Baessler also subscribes to his father’s philosophy about taking down real estate as needed. Miner says Baessler Homes has option agreements for about 600 lots with private owners, developers, and banks. Baessler isn’t averse, either, to picking up five or 10 lots here and there, small quantities that larger builders generally avoid.
While Baessler Homes continues to design and build custom homes, it recently created a dozen floor plans, which Baessler intends to double, “so we don’t have to reinvent the wheel every time we build a new home. We’re trying to make the process the same every time for all of our departments.” (The builder’s homes range from 2,600 to 6,000 square feet, and are priced from $170,000 to $700,000.)
Baessler Homes’ growth is abetted by a 60 percent drop in new-home inventory in its markets, says Miner. Baessler also attributes success to his family’s Christian faith, which informs its relationships with customers and trade partners. “It’s the way we handle ourselves; we try to walk well.”

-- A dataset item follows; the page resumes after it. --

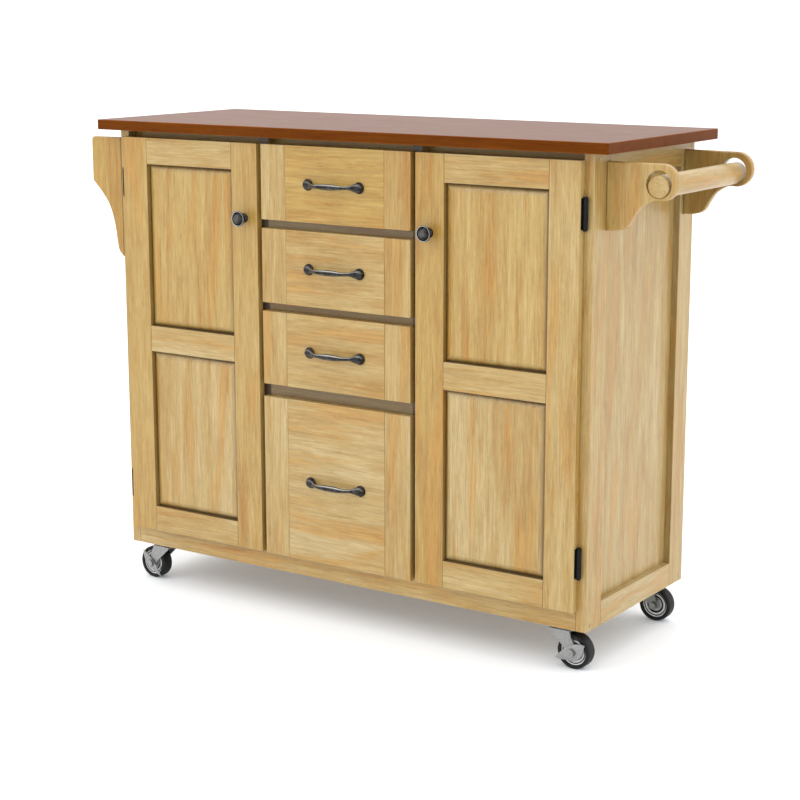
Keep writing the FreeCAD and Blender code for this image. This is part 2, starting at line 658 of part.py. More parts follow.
def cheek(side):
    """A flat fork cheek: broad at the crown, tapering to a round foot on the axle."""
    foot = size("cheek_foot_radius")
    crown = size("crown_radius")
    trail = size("caster_trail")
    top = size("crown_height")
    axle = size("wheel_radius")
    across = size(cheek_inner) if side > 0 else -size(cheek_outer)
    outline = [FreeCAD.Vector(-crown, across, top), FreeCAD.Vector(crown, across, top),
               FreeCAD.Vector(trail + foot, across, axle),
               FreeCAD.Vector(trail, across, axle - foot),
               FreeCAD.Vector(trail - foot, across, axle)]
    edges = [Part.LineSegment(outline[0], outline[1]), Part.LineSegment(outline[1], outline[2]),
             Part.Arc(outline[2], outline[3], outline[4]), Part.LineSegment(outline[4], outline[0])]
    face = Part.Face(Part.Wire([edge.toShape() for edge in edges]))
    return face.extrude(FreeCAD.Vector(0, size("cheek_thickness"), 0))


def fork():
    """One pressed piece: two cheeks under a crown, bored for the kingpin and the axle."""
    crown = Part.makeBox(2 * size("crown_radius"), 2 * size(cheek_outer), size("crown_thickness"),
                         FreeCAD.Vector(-size("crown_radius"), -size(cheek_outer),
                                        size("crown_height")))
    race = Part.makeCylinder(size("bearing_radius"), size("crown_thickness") * 0.6,
                             FreeCAD.Vector(0, 0, size("crown_height + crown_thickness")))
    bore = Part.makeCylinder(size("kingpin_radius + kingpin_gap"), size("total_height"))
    axle = Part.makeCylinder(size("axle_radius"), 4 * size(cheek_outer),
                             FreeCAD.Vector(size("caster_trail"), -2 * size(cheek_outer),
                                            size("wheel_radius")), Y_AXIS)
    shape = crown.fuse([cheek(-1), cheek(1), race]).cut(bore).cut(axle)
    item = doc.addObject("Part::Feature", "fork")
    item.Shape = shape.removeSplitter()
    return item


def axle():
    """A bolt through both cheeks with a head on one side and a nut on the other."""
    half = f"{cheek_outer} + pedal_thickness + 2 * pedal_gap"
    shank = local_cylinder("axle_radius", f"2 * ({half})", "caster_trail", f"-({half})",
                           "wheel_radius")
    ends = [local_cylinder("axle_head_radius", "axle_head_height", "caster_trail", start,
                           "wheel_radius")
            for start in (f"-({half}) - axle_head_height", half)]
    return joined([shank] + ends)


def tyre():
    """A rubber ring with rounded shoulders."""
    ring = local_cylinder("wheel_radius", "wheel_width", "caster_trail", "-wheel_width / 2",
                          "wheel_radius")
    bore = local_cylinder("hub_radius", "wheel_width + 2", "caster_trail", "-wheel_width / 2 - 1",
                          "wheel_radius")
    doc.recompute()
    rounded = doc.addObject("Part::Fillet", "shoulders")
    rounded.Base = ring
    rims = [number for number, edge in enumerate(ring.Shape.Edges, start=1)
            if edge.Curve.TypeId == "Part::GeomCircle"]
    shoulder = size("wheel_width") * 0.13
    rounded.Edges = [(number, shoulder, shoulder) for number in rims]
    return cut(rounded, [bore])


def hub():
    """A disc with a boss on each side, bored to turn on the axle."""
    disc = local_cylinder("hub_radius", "hub_width", "caster_trail", "-hub_width / 2",
                          "wheel_radius")
    boss = local_cylinder("hub_boss_radius", "wheel_width + cheek_gap", "caster_trail",
                          "-(wheel_width + cheek_gap) / 2", "wheel_radius")
    bore = local_cylinder("axle_radius + axle_gap", "2 * wheel_width", "caster_trail",
                          "-wheel_width", "wheel_radius")
    return cut(joined([disc, boss]), [bore])


def pedal(side):
    """A flat stamped pedal on the axle: a straight upper edge with two tips over a round belly."""
    radius = size("pedal_radius")
    tip = size("pedal_tip")
    trail = size("caster_trail")
    low = size(f"{cheek_outer} + pedal_gap")
    start = low if side > 0 else -low - size("pedal_thickness")
    tilt = math.radians(size("left_pedal_tilt" if side > 0 else "right_pedal_tilt"))
    chord = 4.0
    points = [(-tip, chord), (tip * 0.86, chord), (radius * 0.9, -radius * 0.45), (0, -radius),
              (-radius * 0.9, -radius * 0.45)]
    turned = [FreeCAD.Vector(trail + u * math.cos(tilt) - w * math.sin(tilt), start,
                             size("wheel_radius") + u * math.sin(tilt) + w * math.cos(tilt))
              for u, w in points]
    edges = [Part.LineSegment(turned[0], turned[1]), Part.LineSegment(turned[1], turned[2]),
             Part.Arc(turned[2], turned[3], turned[4]), Part.LineSegment(turned[4], turned[0])]
    face = Part.Face(Part.Wire([edge.toShape() for edge in edges]))
    plate = face.extrude(FreeCAD.Vector(0, size("pedal_thickness"), 0))
    bore = Part.makeCylinder(size("axle_radius + axle_gap"), 4 * low,
                             FreeCAD.Vector(trail, -2 * low, size("wheel_radius")), Y_AXIS)
    item = doc.addObject("Part::Feature", "pedal")
    item.Shape = plate.cut(bore)
    return item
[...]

Earlier this year, Baessler Homes walked away from its division in central Wyoming so it could focus on improving its corporate systems. Baessler believes his company can generate 150 closings per year within a 60-mile radius of its headquarters. And within 18 to 24 months it should be ready to open a second division in Colorado or maybe even Wyoming again.
Round Two

It’s 2008. Jay Mezistrano and Marc Rousso are basking in the glow of the recognition of their company, JayMarc Development, as one of the 100 fastest-growing businesses in Washington state by the Puget Sound Business Journal. The partners have known each other since college and started developing land in their late 20s. By 2008 their assets included 240 residential lots valued at $40 million. The future looked bright. Until Seattle’s housing market crashed, that is, and they were forced to liquidate land and rental properties. “We were pretty close to bankrupt,” Rousso recalls. But unlike other real estate companies in the same tough spot, Rousso and Mezistrano never sought court protection from their creditors, and spent the next 2½ years working out their debt issues with lenders.

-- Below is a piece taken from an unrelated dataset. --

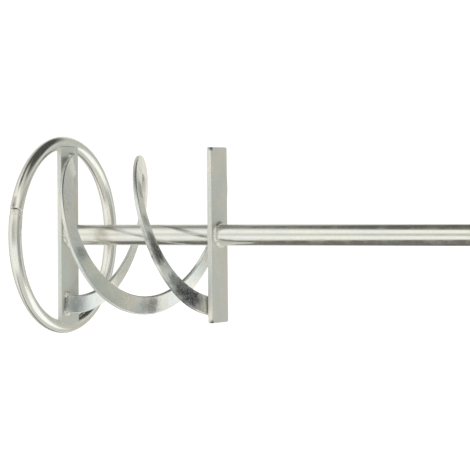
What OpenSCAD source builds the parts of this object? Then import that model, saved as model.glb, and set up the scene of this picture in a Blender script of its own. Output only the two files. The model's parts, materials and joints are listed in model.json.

That experience became a badge of honor that gave the partners the courage to begin again, this time as builders. In October 2010, JayMarc Homes was born, although getting a new venture off the ground in the middle of a recession had its hiccups. “It was a lot of ‘No’s,’ and then more ‘No’s,’” says Mezistrano about seeking financing.

The duo scraped together seed money from friends and family. And after a few small projects clicked, JayMarc Homes attracted the attention of a family real estate investment trust in Vancouver, British Columbia, whose private equity fund provided the cash JayMarc needed to purchase land. Mezistrano admits he wasn’t sure at first if JayMarc Homes would be long for this earth. “I had doubts every day. The market was shaky, we had zero cash, and we were new to the business.” In their first year, neither partner drew a paycheck, and they pumped whatever they could back into the business. Now both 42, Rousso and Mezistrano are feeling more confident that their new venture can survive. The company expects to close between 30 and 35 homes and generate between $20 million and $25 million in 2012. It’s shooting for 40 closings next year.
Rousso attributes his company’s relatively quick success to having its systems in place before it opened its doors. The partners specifically credit Shinn Consulting for assisting them in developing criteria for such items as the scope of its vendors’ work, a purchase order system, and establishing accounting protocols. “We spent a lot of time thinking about what our business was going to be,” says Rousso, who drew on his experience as a real estate broker and land developer, as well as his participation in the MIT Sloan School of Management’s Entrepreneurship program.
The partners put together a 56-page business plan that included detailed processes and procedures for every facet of JayMarc’s operations: organization, marketing, sales, construction, estimating, purchasing, and warranties. “We wanted to become an organization, not just a builder,” says Rousso.
First and foremost, the business plan provided for having a customer service program and a customer service manager in place before JayMarc met with its first buyer. “We wanted to make sure they were 100 percent taken care of right from the start,” says Rousso. The company’s construction process included an 80-day cycle time goal and a 276-point quality checklist. Rousso adds that JayMarc is “proactive” about its warranty program, meeting with every home buyer one month, six months, and one year after the sale.
Sol Avzaradel, a broker with John L. Scott Real Estate, who handles all of JayMarc’s sales, thinks the builder’s advantage is in its owners’ receptiveness to different ideas and suggestions. For example, many of its customers are Asian families living with grandparents, “so the floor plans conform to their lifestyles,” observes Doris Quan, Mezistrano’s wife and a principal with Mother of Pearl, a local marketing firm that helped JayMarc Homes develop its branding message.
JayMarc’s homes, priced from around $440,000 to $1.45 million, are marketed as offering affordable luxury. The company builds in Renton, Newcastle, Bellevue, and Mercer Island, Wash., where half of the builder’s business comes from infill opportunities, says Rousso. “Last year, they got more into buying one- and two-lot deals, most of them teardowns in high-end areas,” says Avzaradel. Next month, JayMarc is scheduled to start a 15-lot project in Renton Highlands, which is flooded with production builders and where JayMarc goes head-to-head with Toll Brothers. But, says Rousso confidently, “We’re the little train that could.”